Anthony Michael Lowe
Challenge Day Leader
Anthony Lowe has facilitated experiential learning workshops for 16 years. Anthony has led Challenge Day workshops in four countries, working with school systems, rehabilitation facilities, First Nation and American Indian communities, school faculties, and for-profit corporations. Anthony has spoken at Challenge Day assemblies, facilitated the integration of refugees into public schools in Nyköpping, Sweden, and was featured on the Dutch TV series Over De Streep. He has served as a member of the Challenge Day training department, coaching team, scripting team, music committee, and is always looking for new ways to serve.
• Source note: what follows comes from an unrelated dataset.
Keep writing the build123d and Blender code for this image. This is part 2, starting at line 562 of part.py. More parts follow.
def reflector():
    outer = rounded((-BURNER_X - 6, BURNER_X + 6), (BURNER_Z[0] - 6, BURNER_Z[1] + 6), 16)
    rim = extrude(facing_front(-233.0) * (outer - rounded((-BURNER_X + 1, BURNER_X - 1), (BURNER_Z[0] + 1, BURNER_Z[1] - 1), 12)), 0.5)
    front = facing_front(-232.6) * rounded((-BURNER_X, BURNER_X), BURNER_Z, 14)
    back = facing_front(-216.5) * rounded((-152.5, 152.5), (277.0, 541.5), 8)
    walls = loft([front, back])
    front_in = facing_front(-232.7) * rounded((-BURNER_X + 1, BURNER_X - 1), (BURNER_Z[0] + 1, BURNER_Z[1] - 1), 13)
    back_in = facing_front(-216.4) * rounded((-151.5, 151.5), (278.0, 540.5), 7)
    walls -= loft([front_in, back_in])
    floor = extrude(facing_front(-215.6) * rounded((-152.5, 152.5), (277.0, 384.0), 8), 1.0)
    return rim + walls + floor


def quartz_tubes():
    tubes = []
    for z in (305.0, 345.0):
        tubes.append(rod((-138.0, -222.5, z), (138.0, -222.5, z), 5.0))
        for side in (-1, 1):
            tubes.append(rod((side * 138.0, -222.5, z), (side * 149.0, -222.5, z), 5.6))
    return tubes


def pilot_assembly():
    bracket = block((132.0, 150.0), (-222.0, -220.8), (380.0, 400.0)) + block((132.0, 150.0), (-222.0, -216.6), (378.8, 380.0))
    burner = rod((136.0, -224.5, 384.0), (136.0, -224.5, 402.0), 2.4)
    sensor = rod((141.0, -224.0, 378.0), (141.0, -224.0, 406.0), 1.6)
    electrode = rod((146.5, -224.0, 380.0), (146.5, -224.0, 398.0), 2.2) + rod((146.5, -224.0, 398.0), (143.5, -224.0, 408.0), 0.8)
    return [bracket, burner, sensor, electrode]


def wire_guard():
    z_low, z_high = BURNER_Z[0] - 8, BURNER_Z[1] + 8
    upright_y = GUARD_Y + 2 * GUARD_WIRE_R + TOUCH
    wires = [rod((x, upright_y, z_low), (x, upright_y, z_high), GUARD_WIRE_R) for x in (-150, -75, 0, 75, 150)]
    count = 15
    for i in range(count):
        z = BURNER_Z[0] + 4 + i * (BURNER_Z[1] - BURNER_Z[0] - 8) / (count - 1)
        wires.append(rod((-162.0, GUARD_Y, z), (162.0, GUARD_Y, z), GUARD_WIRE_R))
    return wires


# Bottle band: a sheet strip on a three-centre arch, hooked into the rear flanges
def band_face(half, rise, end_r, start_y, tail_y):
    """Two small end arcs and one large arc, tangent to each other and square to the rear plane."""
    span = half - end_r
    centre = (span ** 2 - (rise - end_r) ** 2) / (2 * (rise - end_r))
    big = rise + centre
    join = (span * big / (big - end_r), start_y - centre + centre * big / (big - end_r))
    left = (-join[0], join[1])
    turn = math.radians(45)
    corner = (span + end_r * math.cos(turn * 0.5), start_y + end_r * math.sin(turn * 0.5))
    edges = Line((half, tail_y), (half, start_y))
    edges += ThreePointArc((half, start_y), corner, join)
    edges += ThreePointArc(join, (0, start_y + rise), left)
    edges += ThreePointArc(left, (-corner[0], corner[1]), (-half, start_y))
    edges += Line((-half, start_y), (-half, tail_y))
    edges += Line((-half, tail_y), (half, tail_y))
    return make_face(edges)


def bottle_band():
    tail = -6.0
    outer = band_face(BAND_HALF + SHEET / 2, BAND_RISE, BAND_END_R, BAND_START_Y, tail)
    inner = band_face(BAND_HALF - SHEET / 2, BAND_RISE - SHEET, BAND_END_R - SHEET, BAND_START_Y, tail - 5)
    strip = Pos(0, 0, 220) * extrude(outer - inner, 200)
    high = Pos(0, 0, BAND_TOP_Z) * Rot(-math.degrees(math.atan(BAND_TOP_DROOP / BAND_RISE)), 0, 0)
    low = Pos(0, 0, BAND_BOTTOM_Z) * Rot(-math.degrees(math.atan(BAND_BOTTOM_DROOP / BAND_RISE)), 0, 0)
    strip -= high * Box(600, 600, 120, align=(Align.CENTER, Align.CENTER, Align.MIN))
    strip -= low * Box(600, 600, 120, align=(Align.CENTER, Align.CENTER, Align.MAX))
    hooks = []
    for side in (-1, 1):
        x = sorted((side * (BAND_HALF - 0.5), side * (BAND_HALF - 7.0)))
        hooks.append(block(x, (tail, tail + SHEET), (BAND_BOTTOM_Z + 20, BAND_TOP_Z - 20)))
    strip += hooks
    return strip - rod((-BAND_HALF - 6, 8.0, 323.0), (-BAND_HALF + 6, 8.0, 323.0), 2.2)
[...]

Anthony additionally works as an independent consultant in the private sector, and with K-6 elementary school children (via the Soul Shoppe nonprofit) teaching communication and empathy skills. He has been a featured speaker at the National Alliance on Mental Illness’ Ray of Hope awards banquet, and at the annual Day of Dialogue at Bowling Green State University, exploring the topic of race in education.
Anthony's professional career began in special education, where he served as Director of Vocational and Life Skills Training (Workability 1) at the California Autism Foundation. He has a BA in American Culture Studies from Bowling Green State University with a history minor. He writes and performs music under the names Anthony Michael Lowe or FAST PIECE Of FURNITURE.
If you really knew me, you would know that:
I believe the best days of the USA are still ahead of us, and that every point of contemporary division reveals an opportunity for deep connectivity.
I believe that the path to liberation starts with free expression and collaboration. Education, at its best, begins by empowering people to examine material challenges. It continues via healthy exploration of options for transcendence.
We must have the courage to engage with and participate in the long and messy work of democracy. This requires understanding arguments that are not our own, and engaging them in good faith (aka “love thy enemy”).
I believe that logic is limited to the episteme that produces it, and so we must perpetually re-examine our beliefs and challenge our most durable truths if we are to adapt and thrive.
I believe that any arc of the moral universe only bends to where we bend it to, and the only promised land is the one we promise to each other, insofar as our word is good.